Yes, most modules are fairly short. However, the second Arterra module is around 20 - 30 hours in length and the first module of the series is about 10 -15 hours long. Put them together, and you’re looking at a pretty standard-length, modern RPG. Granted, I’d prefer 'em even longer, but 40 hours isn’t bad either.
The first batch of premium modules was good but nothing beyond what we’ve already seen from the community. Actually, Witch’s Wake was extremely good despite its brevity. I believe I listed it as best RPG of 2004.
To each their own I guess. I, however, think it would be an amazing waste for RPG fans to not experience some of the great modules that NWN has given us.
I am looking to quench my RPG thirst, but NWN lost me a long time ago. I’m not about to pick up the game again after getting rid of it twice already, even if this mod somehow happens to be the best RPG experience this year.
Like Morrowind, I lumped NWN into the “Great Games that I Don’t Get” category. A lot of people seem to love them for well articulated and plausible reasons, but I just don’t enjoy them. I’m glad others do, though.
NWN was a neat concept but the technology it was built on just didn’t properly support the vision. It would be great if Bioware could make an updated version that’s compatible with existing mods, though.
I don’t know why you guys played the built in campaign. I picked up the platinum pack and have never touched it in the 100+ hours that i’ve put into nwn. that would be like playing through the unreal 2k4 singleplayer.
There are great combat based user games where you play capture the flag and stuff with tons of players, and single player modules of all kinds
Because we expected a good single-player RPG? That’s what I bought the game for, the multiplayer stuff and the toolkit wasn’t anything I cared about. Coming right after BG2 I’d never have thought Bioware could fuck up the single-player game like they did.
to quote dr. greg zeschuk “it’s got a 60 hour single player campaign that is as epic and enthralling as anything we’ve ever done in the Baldur’s Gate series” that’s what they promised - and there was nothing else to play at launch. The combat engine is so broken i’m not interested in playing any module, that would be like building a house on sinking sand.
Considering how there is essentially no difference between the combat engine in NWN, and in the Infinity engine games, I fail to seee how you can make this complaint?[/quote]
Not really true, in the Infinity games, you had complete control over all your party members. In NWN, this is not true barring certain hak packs.
I actually agree with many of the criticisms that you folks have. I didn’t especially care for the official campaign that came with the game.
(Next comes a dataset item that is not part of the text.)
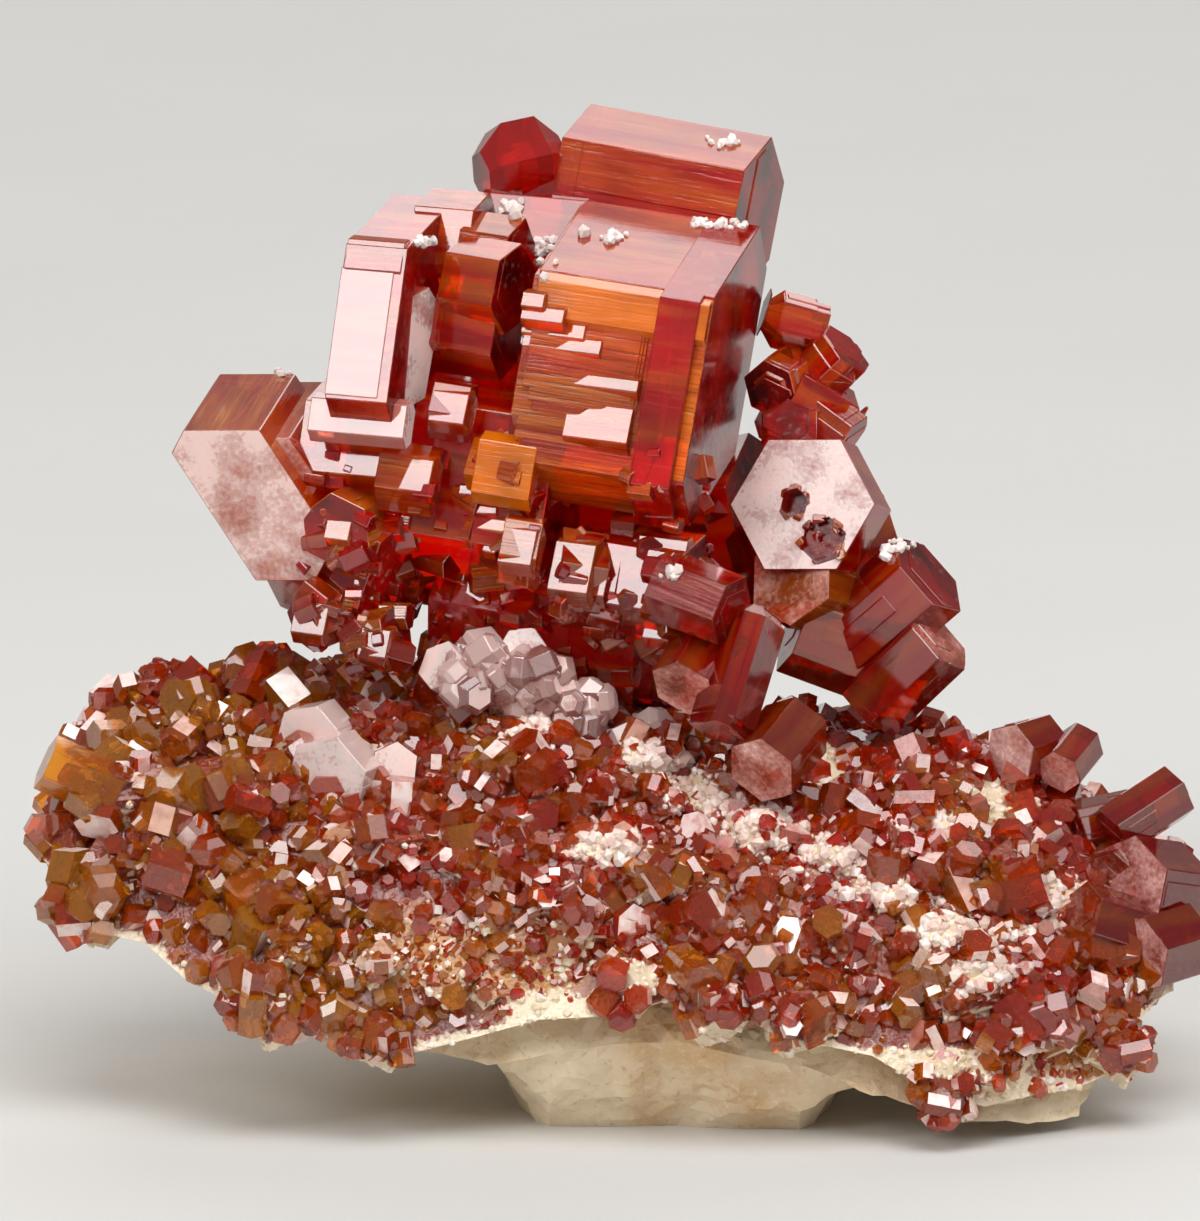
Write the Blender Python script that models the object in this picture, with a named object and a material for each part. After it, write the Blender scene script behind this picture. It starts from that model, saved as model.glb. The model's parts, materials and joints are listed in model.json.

While it did get better during the later chapters – the first chapter was just terrible, I suspect many of you quit after just the first chapter or so and base your opinion on the worst part of the game; but still I relent and admit that the official campaign was lacking compared to what we expected from Bioware.
I also agree that the combat system comes up short. It’s almost as if Bioware wanted the combat system to be a real twitch-based system, but just couldn’t go through with it for fear of disillusioning the hard-core D&D guys, and so combat ends up not being fun from either an action or a strategy point-of-view. It’s just kinda blah for the most part.
I do like the graphics though. They’ve grown on me. At first I didn’t like certain aspects and there are still a few areas that I don’t like. But overall, I like the look and feel of the graphics – it’s neither overly realistic nor too abstract or cartoonish. The textures are sharp and the lighting and shadows look good. The game could use a few more polygons here and there though.
However, none of this has much of a bearing on why I like NWN today in the present. It seems as though some of you feel indignation over the official campaign having been disappointing and you just can’t let that go. But I think you should just let go now and see what the mod community has given us… there are some really good modules out there that I think people really need to see. Some of these modules are of a quality level that approaches the best commercial RPGs that have ever been released. And while the game has its intrinsic weaknesses as many of you have pointed out (like the combat and such), if you give me a really good story and some good characters, I’m totally there. And there are lots of mods that provide this. Isn’t that all that Planescape: Torment gave us? Aside from the great story and characters, it was average at best. But overall, it fucking rocked and it’s a favorite of many people, including myself.
NWN is the 1st RPG I actually enjoyed. I could never slog through BG, and by the time I got shined on to PS: T, its graphics were so horribly outdated, I just couldn’t stick with it. Not sure what graphics some of you guys are comparing it to, as I don’t recall an RPG rleased prior to NWN that had a better engine.
The original campaign wasn’t that great, but I still had fun with it, and moreso SoU and particularly HoTU. I’ll admit, I did pay a bit more attention to NWN as a result of its Linux client, maybe they had shaken most of the bugs out by the time that client was released.